May 16, 2023 | Supply Chain Strategy Blogs
Picture this. As a supply chain manager, you just got to know that a batch of cables is running much behind the scheduled delivery time, and that too for a new project that was supposed to get kickstarted. And the consequences are comprehensible. Delays in receiving materials can spell disaster for any project.
Cable supply chain management is a crucial aspect of any project that requires electrical connections. It involves the coordination of various stages, including sourcing, procurement, manufacturing, transportation, and delivery of cables. Any inefficiency in the supply chain can potentially cause significant disruptions to a project's timeline and budget. But delays and inefficiencies can be prevented with a proactive approach.
The cable supply chain begins with sourcing, where the raw materials could be copper, aluminum, or other materials depending on the use case or requirements. The materials are then processed into cables at manufacturing facilities and tested through a series of quality checks before being shipped.
However, the worry doesn’t necessarily stop at this point. Transportation is a critical phase in the cable supply chain. The cables need to be transported intact from the manufacturing facility to the customer, without any damage or delay.

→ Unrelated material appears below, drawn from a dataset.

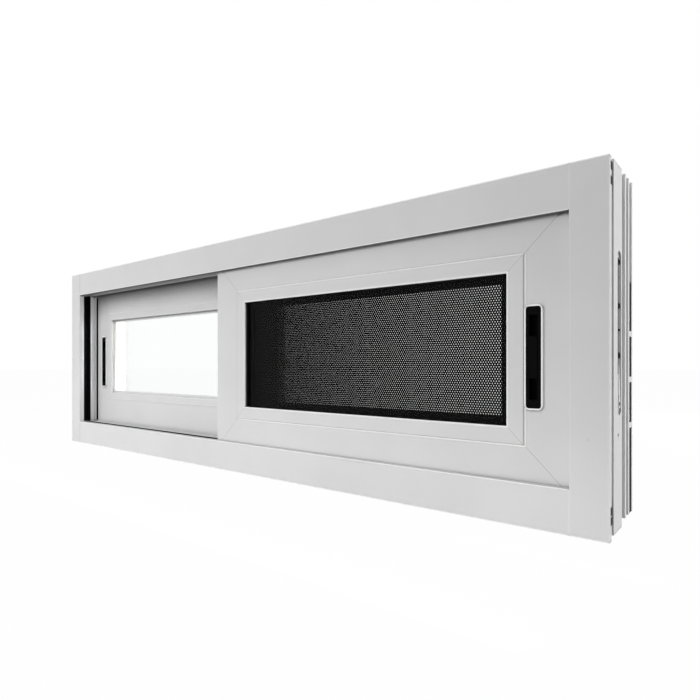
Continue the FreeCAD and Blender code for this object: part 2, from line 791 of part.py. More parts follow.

The cable supply chain faces a multitude of challenges and issues that can adversely affect a customer’s project timeline, budget, and quality. Some of these challenges include:
Availability and pricing of raw materials are often inversely proportional, and this can affect cable production. With increase in demand for copper and aluminum, the cost of production eventually goes up, thereby causing a ripple effect on the final price of the product.
It’s critical that specifications are met, based on the customer’s requirements. And given the critical nature of requirements, any deviation from the set parameters could lead to safety hazards or performance issues.
It’s a logistical challenge to ship cables from the point of origin to delivery. As such, delays or damage during transit could stretch delivery timelines by quite a margin and lead to increased costs.
Optimizing the cable supply chain requires tuning into certain best practices — ones that can help overcome the challenges and ensure a smooth and efficient supply chain process. Some of the best practices include:
Strong supplier relationships can help enterprises ensure a steady supply of raw materials and timely delivery of finished products, every time. Supplier collaboration also leads to innovations and achieving cost savings.
A robust quality control system can help prevent and eliminate the use of substandard materials and non-compliance with project specifications. The process typically starts at the sourcing stage and continues through production and transportation.
Technology should for the core of all supply chain operations — so that it can help enterprises streamline processes within their supply chains. Efficient technologies such as RFID, barcodes, GPS tracking can quite easily keep track of products’ movement and ensure timely delivery.
The cable supply chain is of critical importance to the power as well as information technology industry, or any vertical that requires electrical or data connections. Delays and inefficiencies in the supply chain can lead to significant disruptions, with consequences for the supplier as well as the project's timeline and budget on the customer side. Identifying the challenges and implementing the best practices mentioned above can help optimize the cable supply chain and ensure smooth and efficient delivery of cables.
The other aspect that needs to be considered and incorporated within the supply chain strategy is supply chain sustainability. As global businesses strive to achieve Net Zero or seek to go carbon neutral, sustainable business practice means becoming environmentally conscious, more so for the cable industry as the disposal of used cables has a significant impact on the environment.
The cable industry however has many options to include sustainable business practices, such as promoting the use of recycled materials. Some cable manufacturers have started utilizing recycled copper and even polyethylene in their products, thus reducing the need for new resources. Companies can focus on new technologies to create energy-efficient cables, which can further reduce the amount of electricity lost during transmission.
Overall, a cable supply chain strategy should not only consider the traditional aspects of sourcing, procurement, and logistics but it should also factor in sustainability. By promoting sustainable business practices and utilizing recycled materials, the cable industry can contribute to a more environmentally conscious future while also ensuring a reliable and efficient supply chain.